What the task requires: Reproduce the complete listing without any deviation.

Dataset content:
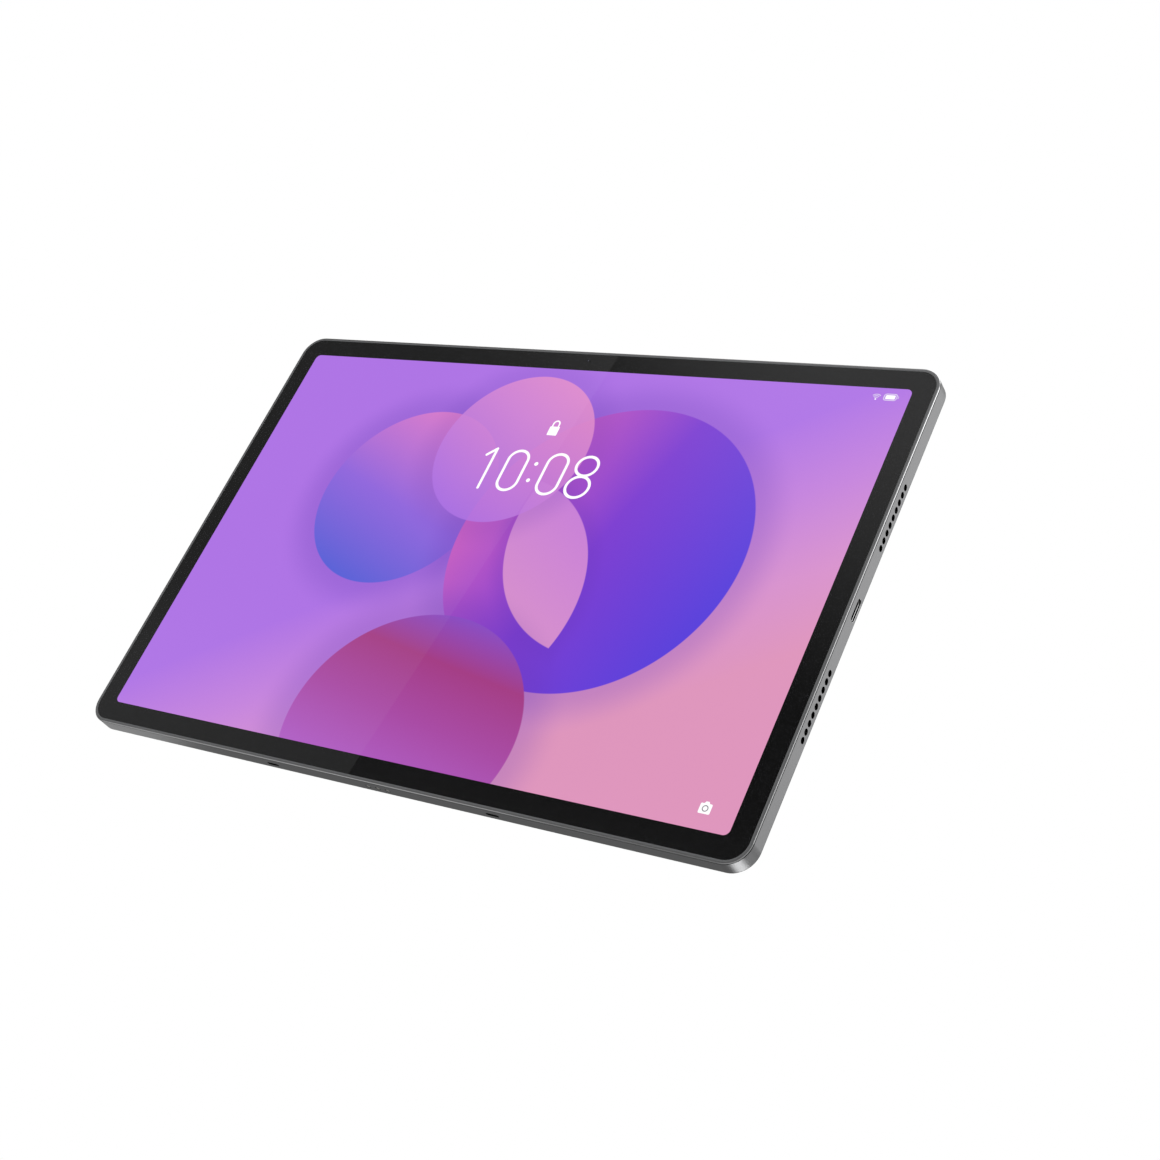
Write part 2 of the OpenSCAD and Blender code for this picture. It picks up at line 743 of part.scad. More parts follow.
module main_board() {
    color("#1f6b3a") difference() {
        union() {
            block(board_x, board_y, board_z);
            for (x = [-82 : 14 : -54]) block([x, x + 8], [0.3, board_y[0] + 0.05], [123, 126.5]);
            for (z = [134 : 9 : 161]) block([50, 56], [0.4, board_y[0] + 0.05], [z, z + 5]);
            for (z = [134 : 12 : 158]) block([-14, -4], [0.2, board_y[0] + 0.05], [z, z + 8]);
        }
        screw_holes(main_screws);
    }
}

// Thin metal can, open towards the board
module shield(x, z) {
    difference() {
        block(x, [-0.35, board_y[0]], z);
        block([x[0] + 0.2, x[1] - 0.2], [-0.15, board_y[0] + 1], [z[0] + 0.2, z[1] - 0.2]);
    }
}

module board_shields() {
    color("#c3c5c8") {
        shield([-72, -20], [131, 172]);
        shield([2, 46], [131, 168]);
    }
}

module heat_spreader() {
    color("#3c3d40") slab(126, 44, 2, -0.45, -0.35, -14, 150);
}

// Flat pouch cell with a folded rim at its top end
module cell(side) {
    middle_x = side * (cell_x[0] + cell_x[1]) / 2;
    color("#2f3033") {
        slab(cell_x[1] - cell_x[0], cell_z[1] - cell_z[0] - 3, 2, cell_front_y, cell_back_y,
            middle_x, (cell_z[0] + cell_z[1] - 3) / 2);
        block([middle_x - 50, middle_x + 50], [edge_y - 0.2, edge_y + 0.2],
            [cell_z[1] - 3.1, cell_z[1]]);
    }
}

module battery_cell_left() { cell(-1); }
module battery_cell_right() { cell(1); }

module battery_board() {
    color("#1f6b3a") {
        block([-36, 36], [edge_y + 0.5, edge_y + 1.1], [cell_z[1] + 0.4, 118]);
        for (x = [-30, -18, 14, 26])
            block([x, x + 6], [edge_y - 0.1, edge_y + 0.51], [cell_z[1], 115]);
        block([10, 24], [edge_y + 0.35, edge_y + 0.5], [116, 126]);
        block([10, 24], [edge_y + 0.2, board_y[0]], [123, 126]);
    }
}

module battery_tape() {
    color("#e9e9e4") both_sides() for (x = [14, 44, 74])
        block([x, x + 18], [cell_back_y, inner_back_y], [20, 100]);
}

module main_flex() {
    y = [usb_board_y[0] - 0.2, usb_board_y[0]];
    color("#c98a2b") {
        block([114.6, 120], y, [92, 97]);
        block([114.6, 117.5], y, [92, 157]);
        block([70, 117.5], y, [154, 157]);
        block([70, 73], [0.6, y[1]], [154, 157]);
        block([57, 73], [0.6, 0.8], [154, 157]);
        block([57, 61.5], [0.6, board_y[0]], [153, 158]);
    }
}

module wifi_antennas() {
    color("#26272a") for (x = [-95, 70]) {
        block([x, x + 36], [0.4, 1.4], [182.4, inner_top_z]);
        block([x + 2, x + 34], [0.3, 0.45], [183.2, 186.6]);
    }
}

// Coaxial lead along a list of points, held to the boards all the way
module lead(points) {
    for (k = [0 : len(points) - 2]) {
        step = points[k + 1] - points[k];
        translate(points[k]) rotate([0, acos(step[2] / norm(step)), atan2(step[1], step[0])])
            cylinder(r = 0.4, h = norm(step));
    }
    for (k = [1 : len(points) - 2]) translate(points[k]) sphere(r = 0.4);
}

module antenna_cables() {
    color("#101113") {
        lead([[-76, 0.5, 182.4], [-76, 0.5, 176]]);
        lead([[76, 0.5, 182.4], [76, 0.5, 180.5], [48, 0.5, 180.5], [48, 0.5, 176]]);
    }
}

module board_screws() {
    color("#dcdde0") {
        for (p = main_screws) screw(p[0], p[1], board_y[0]);
        for (p = card_screws) screw(p[0], p[1], card_board_y[0]);
        for (p = usb_screws) screw(p[0], p[1], usb_board_y[0]);
    }
}

// ---- What is drawn -----------------------------------------------------------------------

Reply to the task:
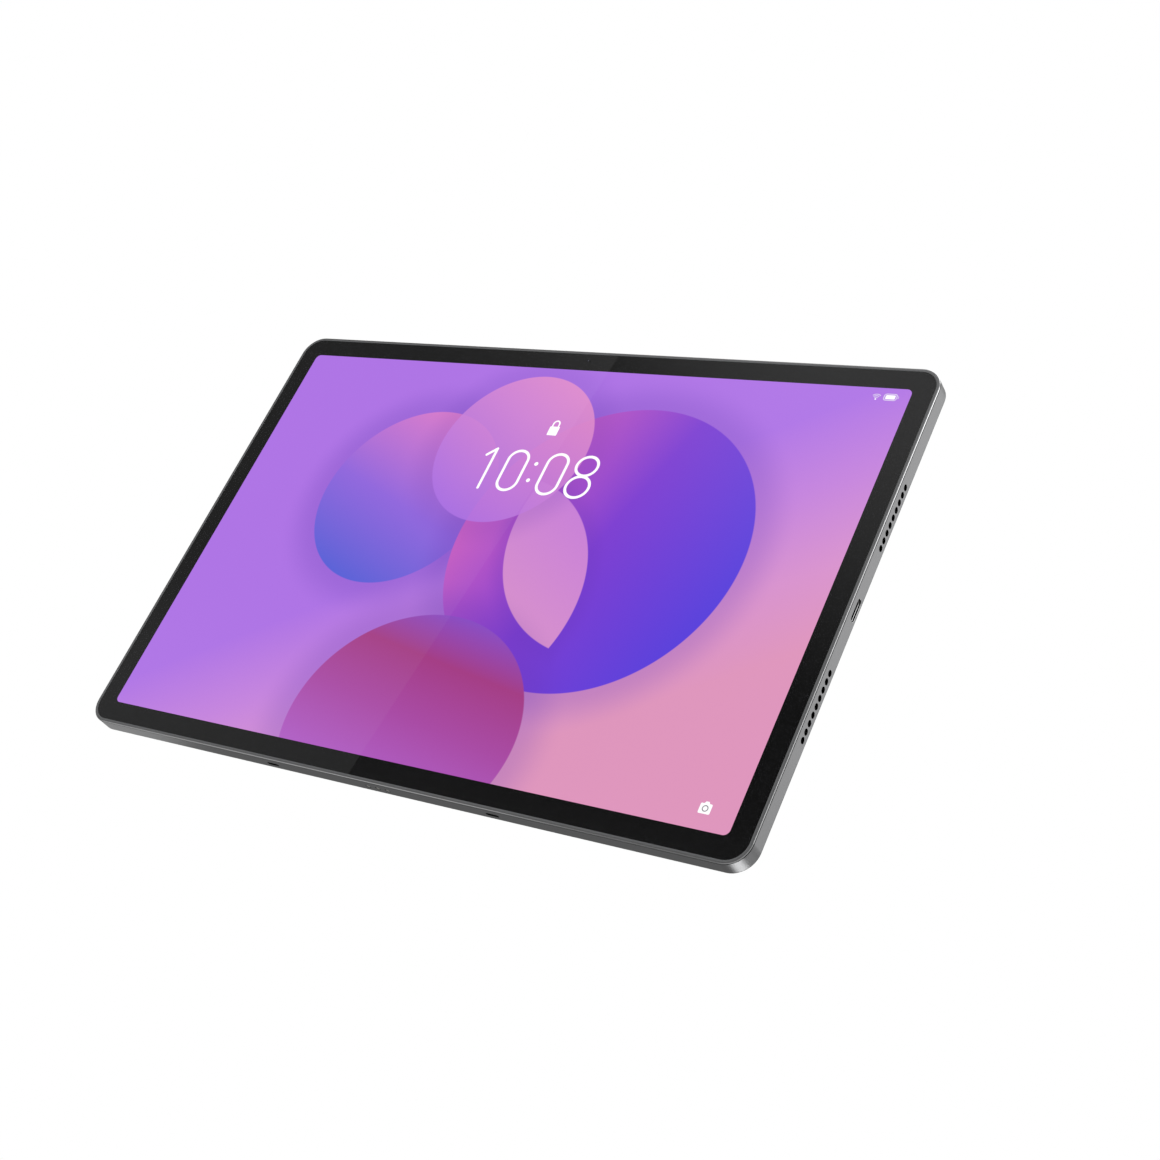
Write part 2 of the OpenSCAD and Blender code for this picture. It picks up at line 743 of part.scad. More parts follow.
module main_board() {
    color("#1f6b3a") difference() {
        union() {
            block(board_x, board_y, board_z);
            for (x = [-82 : 14 : -54]) block([x, x + 8], [0.3, board_y[0] + 0.05], [123, 126.5]);
            for (z = [134 : 9 : 161]) block([50, 56], [0.4, board_y[0] + 0.05], [z, z + 5]);
            for (z = [134 : 12 : 158]) block([-14, -4], [0.2, board_y[0] + 0.05], [z, z + 8]);
        }
        screw_holes(main_screws);
    }
}

// Thin metal can, open towards the board
module shield(x, z) {
    difference() {
        block(x, [-0.35, board_y[0]], z);
        block([x[0] + 0.2, x[1] - 0.2], [-0.15, board_y[0] + 1], [z[0] + 0.2, z[1] - 0.2]);
    }
}

module board_shields() {
    color("#c3c5c8") {
        shield([-72, -20], [131, 172]);
        shield([2, 46], [131, 168]);
    }
}

module heat_spreader() {
    color("#3c3d40") slab(126, 44, 2, -0.45, -0.35, -14, 150);
}

// Flat pouch cell with a folded rim at its top end
module cell(side) {
    middle_x = side * (cell_x[0] + cell_x[1]) / 2;
    color("#2f3033") {
        slab(cell_x[1] - cell_x[0], cell_z[1] - cell_z[0] - 3, 2, cell_front_y, cell_back_y,
            middle_x, (cell_z[0] + cell_z[1] - 3) / 2);
        block([middle_x - 50, middle_x + 50], [edge_y - 0.2, edge_y + 0.2],
            [cell_z[1] - 3.1, cell_z[1]]);
    }
}

module battery_cell_left() { cell(-1); }
module battery_cell_right() { cell(1); }

module battery_board() {
    color("#1f6b3a") {
        block([-36, 36], [edge_y + 0.5, edge_y + 1.1], [cell_z[1] + 0.4, 118]);
        for (x = [-30, -18, 14, 26])
            block([x, x + 6], [edge_y - 0.1, edge_y + 0.51], [cell_z[1], 115]);
        block([10, 24], [edge_y + 0.35, edge_y + 0.5], [116, 126]);
        block([10, 24], [edge_y + 0.2, board_y[0]], [123, 126]);
    }
}

module battery_tape() {
    color("#e9e9e4") both_sides() for (x = [14, 44, 74])
        block([x, x + 18], [cell_back_y, inner_back_y], [20, 100]);
}

module main_flex() {
    y = [usb_board_y[0] - 0.2, usb_board_y[0]];
    color("#c98a2b") {
        block([114.6, 120], y, [92, 97]);
        block([114.6, 117.5], y, [92, 157]);
        block([70, 117.5], y, [154, 157]);
        block([70, 73], [0.6, y[1]], [154, 157]);
        block([57, 73], [0.6, 0.8], [154, 157]);
        block([57, 61.5], [0.6, board_y[0]], [153, 158]);
    }
}

module wifi_antennas() {
    color("#26272a") for (x = [-95, 70]) {
        block([x, x + 36], [0.4, 1.4], [182.4, inner_top_z]);
        block([x + 2, x + 34], [0.3, 0.45], [183.2, 186.6]);
    }
}

// Coaxial lead along a list of points, held to the boards all the way
module lead(points) {
    for (k = [0 : len(points) - 2]) {
        step = points[k + 1] - points[k];
        translate(points[k]) rotate([0, acos(step[2] / norm(step)), atan2(step[1], step[0])])
            cylinder(r = 0.4, h = norm(step));
    }
    for (k = [1 : len(points) - 2]) translate(points[k]) sphere(r = 0.4);
}

module antenna_cables() {
    color("#101113") {
        lead([[-76, 0.5, 182.4], [-76, 0.5, 176]]);
        lead([[76, 0.5, 182.4], [76, 0.5, 180.5], [48, 0.5, 180.5], [48, 0.5, 176]]);
    }
}

module board_screws() {
    color("#dcdde0") {
        for (p = main_screws) screw(p[0], p[1], board_y[0]);
        for (p = card_screws) screw(p[0], p[1], card_board_y[0]);
        for (p = usb_screws) screw(p[0], p[1], usb_board_y[0]);
    }
}

// ---- What is drawn -----------------------------------------------------------------------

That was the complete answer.